Учителю трудно было ответить на эти вопросы.
В отличие от других людей, которые опрыскивали виноградники, окучивали картофель, а по вечерам медленно потягивали отдающую старым бочонком ракию, Маккавей не умел очищать душу от скопившихся впечатлений и чувств. Он мог подолгу страдать от жалости к убитой птице, со страхом и восторгом наблюдать за вспышками молний в ночном небе, с мальчишеской мечтательностью смотреть, как рассеивается белый след умчавшихся самолетов, он с криком вскакивал во сне, увлекаемый водоворотом на дно заводи у железнодорожного моста, — его чувства были болезненно обострены. Но как бы ни были иногда драматичны все эти переживания, вряд ли они могли объяснить мрачные видения Маккавея — холм, не выдержавший напора воды, бушующие водовороты в его пещерах, город, гибнущий в гуле и грохоте волн. Возможно, в душе сына наслоились тревоги человечества, которые вот уже столько лет витают в воздухе: тени людей, погибших при атомном взрыве над Хиросимой и Нагасаки, стронциевая пыль, осевшая на все низины и возвышенности земли, взвихренная автомобилями пыль, что оседает на листву и плоды фруктовых деревьев в исчезнувшем селе… Он помнил, как потрясенно сын рассматривал снимок, где была запечатлена Хиросима: на стене тень сгоревшего человека — плотная, будто нарисованная углем, а от самого человека не осталось и горстки пепла…
Этот серый пласт тревог и страха, успев затвердеть, лежит в душе человека, но мысли без устали, как кроты, подтачивают его, ищут семя гибели, чтобы перегрызть его ростки. Под их напором затвердевшая корка трескается. Пласт, казалось бы, тонок, но под ним зияют пропасти, чернеют отверстия пещер… Остается лишь хлынуть воде — и вот она уже здесь: это тот самый водоворот, что унес песок из-под ног тонущего мальчика. Жалкий, небольшой омут, но глаза страха делают его огромным. Вода в подводной яме гудит (это гул в пещерах рассеченного холма), и до последних городских зданий, которые будут снесены ее напором (так рабочие сносили его родной дом), осталось всего несколько шагов…

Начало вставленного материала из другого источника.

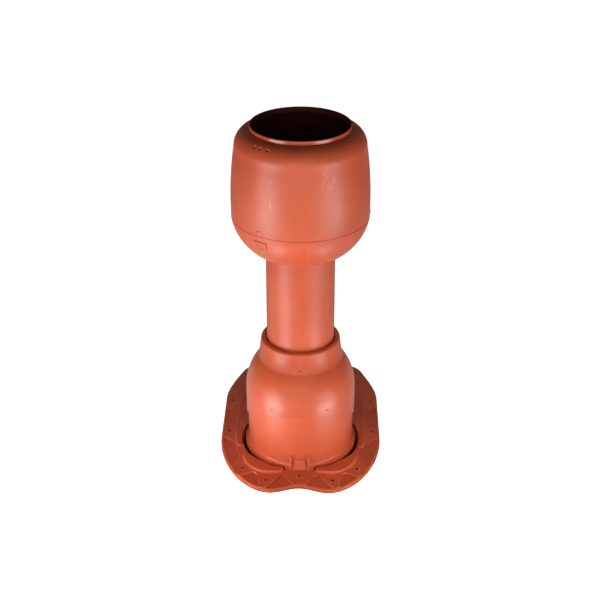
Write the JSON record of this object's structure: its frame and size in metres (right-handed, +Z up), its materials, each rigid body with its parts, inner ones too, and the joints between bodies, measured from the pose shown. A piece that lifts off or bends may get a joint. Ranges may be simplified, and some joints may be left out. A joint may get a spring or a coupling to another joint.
{
  "type": "roof vent pipe",
  "caption": "Plastic roof vent: a round open-topped hood on a pipe, a tilting dome over a barrel, and a flanged base with drain gutters and screw holes.",
  "frame": {"origin": "under the middle of the flange, on the surface that it stands on", "axes": "+Z up along the pipe, front lobes of the flange towards -Y, +X to the right seen from the front"},
  "size_m": [0.397, 0.5586, 0.8348],
  "materials": {
    "base_plastic": "moulded terracotta plastic, satin, with fine ribbing in the sunken bays of the flange",
    "dome_plastic": "smooth moulded terracotta plastic, satin",
    "pipe_plastic": "extruded terracotta plastic pipe, satin",
    "bowl_plastic": "smooth moulded terracotta plastic, satin",
    "shell_plastic": "smooth moulded terracotta plastic, satin, with a few pale scuffs"
  },
  "bodies": {
    "root": {"base": "base_plastic", "dome": "dome_plastic", "pipe": "pipe_plastic", "hood_bowl": "bowl_plastic", "hood_shell": "shell_plastic"}
  },
  "joints": []
}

Должно быть, у больной души не пять органов чувств, а шесть, думал Христофор Михалушев. Она обладает даром предчувствовать те сигналы, к которым мы остаемся глухи. И нужно лечить ее, чтобы избавить от трагедий, сделать нормальной, то есть практичной, рассудительной и нередко бесчувственной…
Так старый учитель пытался объяснить себе некоторые странности сына: он сознавал, что лишь прикасается к истине, ибо проникнуть в душу человеческую — дело сложное, оно требует не только житейского опыта, но и умения выбраться из сложных ее лабиринтов. И хотя он сорок лет учил детей, а значит, имел дело с человеческой душой, он не считал, что обладает умением опытного психолога — ведь у детей все проще, яснее, их поступки легче понять и объяснить…
А Маккавей, не замечая озабоченности отца, сновал под навесом, негромко что-то насвистывая, — положит доску на самодельный верстак и примется строгать… Стружки сыпались к его ногам, ветерок играл ими, сплетая их спирали и колечки. Звуки рубанка напоминали свист кос на ближних склонах в июне, и Маккавей, слушая их, мысленно видел длинные, шевелящиеся валки скошенной травы, из которых зелеными облачками вылетают кузнечики.
Оструганную доску он прислонял к стене, и вот уже вторая сыпала стружки ему под ноги. Весь дом наполнялся запахом сырой древесины. Учитель улыбался, сосновый дух напоминал ему о том, как в двадцать шестом году (эта дата была выложена мастерами на дымовой трубе) он строил свой дом. Точно так же пахли стропила на крыше, свежий запах древесины заполнял комнаты, еще без окон и дверей, — этот запах был первым обитателем нового дома.
В запахе дерева, белеющего под острием топора, звенящего под ударами тесла или оструганного, словно выутюженного до блеска, рубанком, Христофор Михалушев ощущал дыхание самой жизни, полной надежд и ожиданий, и когда он вдыхал свежее дуновение лесов, доставленное поездами и машинами в жилье человека, к нему всегда возвращалось доброе настроение.